In the Geransky case(1), the Lafarge corporation wished to acquire assets of a cement factory belonging to a corporation (“GBC”) held by the Geransky brothers through a holding corporation (“GH”).

The transaction had been planned in such a way as to have the Lafarge corporation acquiring part of the assets and shares, thus allowing the Geransky brothers to claim the capital gain exemption. The Tax Court of Canada concluded that the transactions entered into as part of the transfer of the business did not constitute avoidance transactions because they may reasonably be considered to have been undertaken or arranged primarily for bona fide purposes other than to obtain the tax benefit and that they did not result in an abuse in the application of tax  provisions. However, we must note that in this case, the funds distributed to the Geransky brothers came from the purchaser, the Lafarge corporation, and not from the GBC or GH corporations.
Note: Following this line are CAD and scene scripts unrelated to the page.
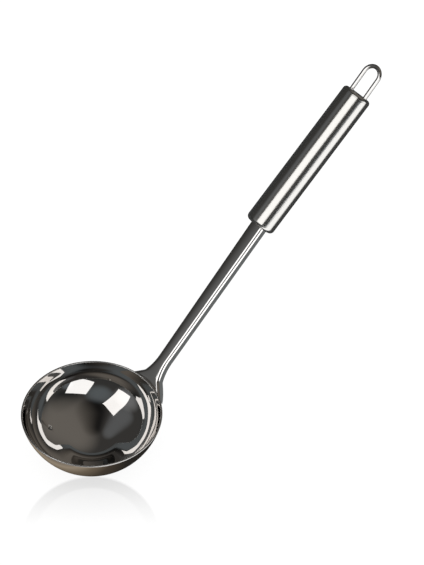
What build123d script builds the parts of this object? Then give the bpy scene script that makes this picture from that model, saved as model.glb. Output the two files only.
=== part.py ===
"""Soup ladle: a pressed bowl, a pressed channel stem that flares into the bowl's wall,
and a hollow tube handle that holds the stem's tang and a wire hanging loop.

Millimetres. The bowl's axis is +Z with its lowest point at the origin, and the
handle rises towards +X in the XZ plane.
"""

import math
import os

from build123d import *

os.makedirs("parts", exist_ok=True)

# Bowl: a part of a hollow sphere, of one sheet thickness
bowl_diameter = 90.0
bowl_depth = 37.4
bowl_wall = 1.2
rim_round = 0.45

# Stem: a channel pressed from one strip, open at the back
stem_angle = 43.3
stem_setback = 1.2
stem_wall = 1.3
stem_depth = 6.2
stem_bend_radius = 1.9
stem_neck_width = 8.5
stem_end_width = 10.8
stem_visible_length = 121.5
tang_length = 26.0
neck_length = 16.4
neck_radius = 35.0
neck_turn = 20.5
flare_radius = 4.7
flare_turn = 46.0
flare_half_width = 17.4
tip_radius = 2.5
trough_flat_width = 18.0
trough_rise_width = 10.7

# Handle tube, closed and rounded at its lower end, and the cap that closes the top
handle_angle = 39.7
tube_diameter = 20.0
tube_wall = 1.0
tube_corner_radius = 3.0
handle_length = 104.9
cap_rim_height = 2.6
cap_corner_radius = 2.4
cap_corner_limit_share = 0.95
cap_thickness = 1.4
cap_skirt_length = 6.0
cap_skirt_wall = 0.9

# Hanging loop, and the disc that centres the tang in the tube
loop_wire_diameter = 2.8
loop_spacing = 12.2
loop_reach = 21.5
loop_root = 4.0
loop_lean = 3.0
spacer_thickness = 2.0
spacer_inset = 3.0

# Clearances between pieces, and one overrun for every cut
slot_clearance = 0.1
skirt_clearance = 0.05
wire_clearance = 0.05
spacer_clearance = 0.05
cut_overrun = 5.0

bowl_radius = bowl_diameter / 2
sphere_radius = (bowl_radius**2 + bowl_depth**2) / (2 * bowl_depth)
tube_radius = tube_diameter / 2
tube_bore_radius = tube_radius - tube_wall
tube_length = handle_length - cap_rim_height
wire_radius = loop_wire_diameter / 2
quarter = math.pi / 2
standing = (Align.CENTER, Align.CENTER, Align.MIN)


def direction(angle):
    """The unit vector in the XZ plane that rises at an angle, in degrees, above +X."""
    rise = math.radians(angle)
    return Vector(math.cos(rise), 0, math.sin(rise))


def bowl_arc(inset):
    """The bowl's section at one inset from its outside: one arc, from the axis to the rim."""
    reach = sphere_radius - inset
    spread = math.acos((sphere_radius - bowl_depth) / reach)

    def on_arc(angle):
        return (reach * math.sin(angle), sphere_radius - reach * math.cos(angle))

    return ThreePointArc(on_arc(0), on_arc(spread / 2), on_arc(spread))


def make_bowl():
    """The bowl: a revolved sheet of even thickness with a rounded rim."""
    outer, inner = bowl_arc(0), bowl_arc(bowl_wall)
    section = make_face([outer, Line(outer @ 1, inner @ 1), inner, Line(inner @ 0, outer @ 0)])
    section = fillet(section.vertices().group_by(Axis.Y)[-1], rim_round)
    return revolve(Plane.XZ * section, Axis.Z)


def make_bowl_envelope():
    """All that lies inside the bowl's outer surface and straight above its rim."""
    outer = bowl_arc(0)
    rim, top = outer @ 1, bowl_depth + bowl_depth
    section = make_face(
        [
            outer,
            Line(rim, (rim.X, top)),
            Line((rim.X, top), (0, top)),
            Line((0, top), outer @ 0),
        ]
    )
    return revolve(Plane.XZ * section, Axis.Z)


stem_plane = Plane(
    origin=(bowl_radius + stem_setback, 0, bowl_depth),
    x_dir=direction(stem_angle),
    z_dir=direction(stem_angle).rotate(Axis.Y, -math.degrees(quarter)),
)
stem_length = stem_visible_length + tang_length
stem_root = -bowl_radius / 2


def stem_outline(growth, end_overrun):
    """The stem seen square to its front: a taper, with a concave flare at the neck.

    Each flare is two tangent arcs, a long one and then a short one, and a straight part
    out to a rounded tip, from which the edge returns along the stem to the bowl.
    """
    taper = math.atan2((stem_end_width - stem_neck_width) / 2, stem_length - neck_length)
    turn, slant = math.radians(neck_turn), math.radians(flare_turn)

    def away(angle):
        return Vector(-math.sin(angle), math.cos(angle))

    neck_centre = Vector(neck_length, stem_neck_width / 2) + away(taper) * neck_radius
    flare_centre = neck_centre - away(-turn) * (neck_radius - flare_radius)

    def on_neck(angle):
        return neck_centre - away(angle) * (neck_radius - growth)

    def on_flare(angle):
        return flare_centre - away(angle) * (flare_radius - growth)

    lean = away(-slant)
    shoulder = flare_centre - lean * flare_radius
    tip_rise = flare_half_width - tip_radius + tip_radius * lean.Y - shoulder.Y
    tip_start = shoulder + Vector(-lean.Y, lean.X) * (tip_rise / lean.X)
    tip_centre = tip_start - lean * tip_radius

    def on_tip(angle):
        return tip_centre + away(angle) * (tip_radius + growth)

    start, bend, tip = on_neck(taper), on_flare(-turn), on_tip(0)
    end_u = stem_length + end_overrun
    end = start + Vector(1, math.tan(taper)) * (end_u - start.X)
    root = Vector(stem_root, tip.Y)
    face = make_face(
        [
            Line(root, tip),
            ThreePointArc(tip, on_tip(-slant / 2), on_tip(-slant)),
            Line(on_tip(-slant), on_flare(-slant)),
            ThreePointArc(on_flare(-slant), on_flare(-(turn + slant) / 2), bend),
            ThreePointArc(bend, on_neck((taper - turn) / 2), start),
            Line(start, end),
            Line(end, (end_u, 0)),
            Line((end_u, 0), (stem_root, 0)),
            Line((stem_root, 0), root),
        ]
    )
    return face + mirror(face, Plane.XZ)


def stem_block(growth, bend_radius, end_overrun):
    """A deep solid under the stem's outline, grown all round, with round front bends."""
    outline = stem_outline(growth, end_overrun)
    block = extrude(stem_plane.offset(growth) * outline, -stem_depth - cut_overrun)
    front = block.faces().sort_by(Axis(stem_plane.origin, stem_plane.z_dir))[-1]
    root, *bends, end = front.edges().sort_by(Axis(stem_plane.origin, stem_plane.x_dir))
    return fillet(bends, bend_radius)


def trough(growth):
    """The stem seen along its length: a trough that rises in half ellipses to the tips."""
    rise, depth = trough_rise_width + growth, stem_depth + growth
    top = growth + cut_overrun
    hanging = (Align.CENTER, Align.MAX)
    section = Pos(0, top) * Rectangle(trough_flat_width, top + depth, align=hanging)
    section += Pos(0, top) * Rectangle(trough_flat_width + 2 * rise, top, align=hanging)
    for side in (-1, 1):
        section += Pos(side * trough_flat_width / 2, 0) * Ellipse(rise, depth)
    along = Plane(
        origin=stem_plane.from_local_coords((stem_root, 0, 0)),
        x_dir=(0, 1, 0),
        z_dir=stem_plane.x_dir,
    )
    return extrude(along * section, stem_length - stem_root + cut_overrun)


def make_stem(envelope):
    """The stem: a channel whose front, bends and sides end on the bowl's wall."""
    outside = stem_block(0, stem_bend_radius, 0) & trough(0)
    hollow = stem_block(-stem_wall, stem_bend_radius - stem_wall, cut_overrun)
    return outside - hollow - envelope


def make_stem_passage():
    """The stem's section grown by the slot's clearance, to cut what it goes through."""
    block = stem_block(slot_clearance, stem_bend_radius + slot_clearance, cut_overrun)
    return block & trough(slot_clearance)


handle_plane = Plane(
    origin=stem_plane.from_local_coords((stem_visible_length, 0, -stem_depth / 2)),
    x_dir=(0, 1, 0),
    z_dir=direction(handle_angle),
)


def make_tube(passage):
    """The handle tube: deep drawn, its lower end closed round the stem's slot."""
    tube = Cylinder(tube_radius, tube_length, align=standing)
    tube = fillet(tube.edges().group_by(Axis.Z)[0], tube_corner_radius)
    bore = Pos(0, 0, tube_wall) * Cylinder(tube_bore_radius, tube_length, align=standing)
    bore = fillet(bore.edges().group_by(Axis.Z)[0], tube_corner_radius - tube_wall)
    return handle_plane * (tube - bore) - passage


loop_plane = Plane(
    origin=handle_plane.from_local_coords((0, 0, handle_length)),
    x_dir=(0, 1, 0),
    z_dir=direction(handle_angle + loop_lean),
)
loop_foot = -cap_thickness - loop_root


def loop_holes(radius):
    """Two rods along the loop's legs, long enough to cut the cap right through."""
    length = cap_rim_height + cap_skirt_length + cut_overrun
    rod = Cylinder(radius, 2 * length)
    return [loop_plane * Pos(side * loop_spacing / 2, 0, 0) * rod for side in (-1, 1)]


def make_cap():
    """The end cap: a rounded disc with a skirt inside the tube and two wire holes."""
    disc = Pos(0, 0, tube_length) * Cylinder(tube_radius, cap_rim_height, align=standing)
    corner = min(cap_corner_radius, cap_corner_limit_share * cap_rim_height)
    disc = fillet(disc.edges().group_by(Axis.Z)[-1], corner)
    skirt_radius = tube_bore_radius - skirt_clearance
    foot = Pos(0, 0, tube_length - cap_skirt_length)
    skirt = foot * Cylinder(skirt_radius, cap_skirt_length, align=standing)
    cavity_height = cap_skirt_length + cap_rim_height - cap_thickness
    cavity = foot * Cylinder(skirt_radius - cap_skirt_wall, cavity_height, align=standing)
    cap = handle_plane * (disc + skirt - cavity)
    for hole in loop_holes(wire_radius + wire_clearance):
        cap -= hole
    return cap


def make_loop():
    """The hanging loop: one bent wire, its two legs through the cap."""
    half = loop_spacing / 2
    crown = loop_reach - wire_radius
    shoulder = crown - half
    path = Wire(
        [
            Edge.make_line((-half, 0, loop_foot), (-half, 0, shoulder)),
            Edge.make_three_point_arc((-half, 0, shoulder), (0, 0, crown), (half, 0, shoulder)),
            Edge.make_line((half, 0, shoulder), (half, 0, loop_foot)),
        ]
    )
    section = Plane(origin=(-half, 0, loop_foot), z_dir=(0, 0, 1)) * Circle(wire_radius)
    return loop_plane * sweep(section, path)


def make_spacer(passage):
    """The tang spacer: a disc that centres the tang's end in the tube."""
    radius = tube_bore_radius - spacer_clearance
    top = Pos(0, 0, tang_length - spacer_inset - spacer_thickness)
    disc = top * Cylinder(radius, spacer_thickness, align=standing)
    return handle_plane * disc - passage


def main():
    """Makes each piece and writes it to its own file."""
    envelope = make_bowl_envelope()
    passage = make_stem_passage()
    pieces = {
        "bowl": make_bowl(),
        "stem": make_stem(envelope),
        "handle_tube": make_tube(passage),
        "end_cap": make_cap(),
        "hanging_loop": make_loop(),
        "tang_spacer": make_spacer(passage),
    }
    for name, piece in pieces.items():
        export_step(piece, f"parts/{name}.step")
        print(name, round(piece.volume), "mm3", "valid" if piece.is_valid else "INVALID")


main()
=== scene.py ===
"""Soup ladle in polished and satin stainless steel, on a white studio floor.

Metres, in the frame of the CAD model: the bowl's axis is +Z with its lowest point at
the origin, and the handle rises towards +X in the XZ plane.
"""

import math

import bpy
import numpy as np
from mathutils import Matrix


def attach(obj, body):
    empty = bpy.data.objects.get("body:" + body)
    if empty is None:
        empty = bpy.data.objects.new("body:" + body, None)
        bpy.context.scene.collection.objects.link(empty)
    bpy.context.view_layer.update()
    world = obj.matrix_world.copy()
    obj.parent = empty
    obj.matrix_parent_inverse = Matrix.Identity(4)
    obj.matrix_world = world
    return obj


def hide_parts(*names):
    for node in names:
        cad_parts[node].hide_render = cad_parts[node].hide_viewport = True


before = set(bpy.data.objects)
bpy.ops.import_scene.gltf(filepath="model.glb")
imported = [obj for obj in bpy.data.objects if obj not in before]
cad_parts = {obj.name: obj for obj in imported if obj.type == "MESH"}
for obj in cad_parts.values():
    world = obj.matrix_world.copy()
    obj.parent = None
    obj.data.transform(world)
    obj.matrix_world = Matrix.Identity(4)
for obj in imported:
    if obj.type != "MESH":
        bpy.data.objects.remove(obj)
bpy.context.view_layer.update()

# The bowl: one disc of stainless sheet, pressed to a part of a sphere outside and rolled
# inside, flat at the bottom and tight below the wall. Both sides are polished until they
# mirror the room, and the rounded rim is ground.

bowl_radius = 0.045
bowl_depth = 0.0374
sheet = 0.0012
sphere_radius = (bowl_radius**2 + bowl_depth**2) / (2 * bowl_depth)
sphere_centre = np.array([0.0, 0.0, sphere_radius])
ground_share = 0.35
outside_rows = 88
rim_rows = 17
inside_rows = 240
bowl_columns = 288


def skin(name, points, around=False, poles=(False, False)):
    """A smooth mesh over a grid of points with one row for each step along the form.

    Each face joins four neighbours of the grid. `around` joins the last column to
    the first. A pole is a first or last row whose points are all one vertex.
    """
    rows, columns = points.shape[:2]
    index = np.arange(rows * columns).reshape(rows, columns)
    if poles[0]:
        index[0] = index[0, 0]
    if poles[1]:
        index[-1] = index[-1, 0]
    if around:
        index = np.concatenate([index, index[:, :1]], axis=1)
    corners = [index[:-1, :-1], index[:-1, 1:], index[1:, 1:], index[1:, :-1]]
    faces = np.stack(corners, axis=-1).reshape(-1, 4)
    used, faces = np.unique(faces, return_inverse=True)
    faces = faces.reshape(-1, 4)
    fan_first = faces[:, 0] == faces[:, 1]
    fan_last = faces[:, 2] == faces[:, 3]
    whole = ~(fan_first | fan_last)
    polygons = (
        faces[whole].tolist()
        + faces[fan_first][:, [0, 2, 3]].tolist()
        + faces[fan_last][:, [0, 1, 2]].tolist()
    )
    mesh = bpy.data.meshes.new(name)
    mesh.from_pydata(points.reshape(-1, 3)[used].tolist(), [], polygons)
    mesh.shade_smooth()
    mesh.update()
    made = bpy.data.objects.new(name, mesh)
    bpy.context.scene.collection.objects.link(made)
    return made


def arc(centre, radius, start, end, steps):
    """Points of a circle in a plane: centre plus radius times (cos, sin) of each angle."""
    angle = np.radians(np.linspace(start, end, steps))
    return np.stack(
        [centre[0] + radius * np.cos(angle), centre[1] + radius * np.sin(angle)], axis=-1
    )


def turned(profile, columns):
    """A profile of (radius, height) turned about +Z: (r cos a, r sin a, h) for each a."""
    angle = np.linspace(0, 2 * math.pi, columns, endpoint=False)
    radius, height = profile[:, :1], profile[:, 1:]
    level = height * np.ones_like(angle)
    return np.stack([radius * np.cos(angle), radius * np.sin(angle), level], axis=-1)


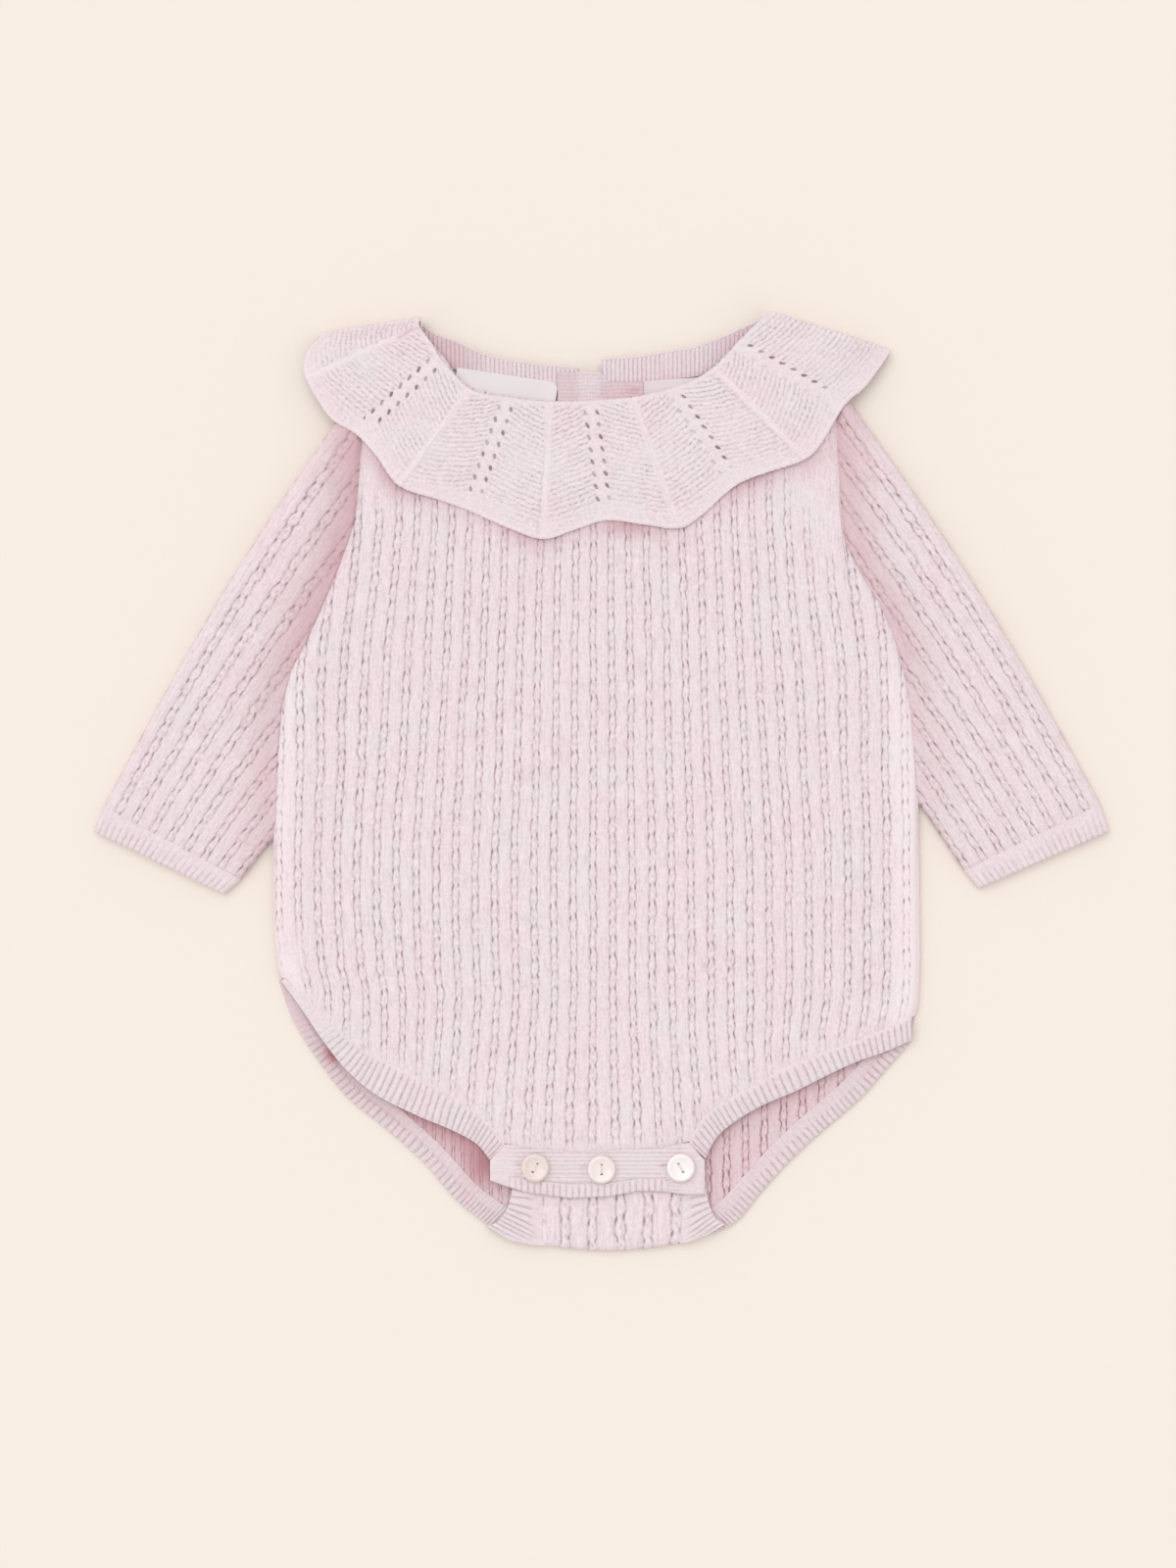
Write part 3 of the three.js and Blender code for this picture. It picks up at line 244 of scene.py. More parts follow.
# Node graphs
class Value:
    def __init__(self, graph, socket):
        self.graph = graph
        self.socket = socket

    def __add__(self, other):
        return self.graph.maths("ADD", self, other)

    def __radd__(self, other):
        return self.graph.maths("ADD", other, self)

    def __sub__(self, other):
        return self.graph.maths("SUBTRACT", self, other)

    def __rsub__(self, other):
        return self.graph.maths("SUBTRACT", other, self)

    def __mul__(self, other):
        return self.graph.maths("MULTIPLY", self, other)

    def __rmul__(self, other):
        return self.graph.maths("MULTIPLY", other, self)

    def __truediv__(self, other):
        return self.graph.maths("DIVIDE", self, other)

    def __rtruediv__(self, other):
        return self.graph.maths("DIVIDE", other, self)

    def __pow__(self, other):
        return self.graph.maths("POWER", self, other)

    def sin(self):
        return self.graph.maths("SINE", self)

    def cos(self):
        return self.graph.maths("COSINE", self)

    def floor(self):
        return self.graph.maths("FLOOR", self)

    def abs(self):
        return self.graph.maths("ABSOLUTE", self)

    def hill(self, width):
        scaled = self / width
        return self.graph.maths("EXPONENT", scaled * scaled * -1)

    def ramp(self, start, end):
        node = self.graph.add("ShaderNodeMapRange", {"interpolation_type": "SMOOTHSTEP"},
                              {0: self, 1: start, 2: end})
        return Value(self.graph, node.outputs[0])

    # A number from 0 to 1 that jumps from one whole number to the next
    def scatter(self, size):
        spread = self.sin() * size
        return spread - spread.floor()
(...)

Following this judgment, federal tax authorities have suggested that they will continue to apply the GAAR in situations of surplus stripping other than those identical to that of the Geransky case(2). They distinguish between situations where the funds received by the taxpayer who benefits from the capital gain exemption are paid by the purchaser from those where they originate from one of the corporations held by the taxpayer. As an example, it would appear that tax authorities may question a transaction pursuant to which the seller sells shares of a corporation to a joint shareholder if the purchaser pays the purchase price of the shares with the surplus of that corporation(3).

In short, when the parties in a transaction for the transfer of a business anticipate carrying out a hybrid transaction involving the sale of assets and shares they would be well-advised to carefully structure it with their tax advisers in order to limit the risk of tax authorities contesting it.



1. - Geransky v. R., 2001 CarswellNat 272, [2001] - 2 C.T.C. 2147, 2001 D.T.C. 243.

2. - CRA Views, Tech Interp (external) 2002-0156695 – GAAR surplus stripping post-Geransky, October 2002.

3. - CRA Views, Conference 2004-0086771C6 – Surplus stripping, October 2004.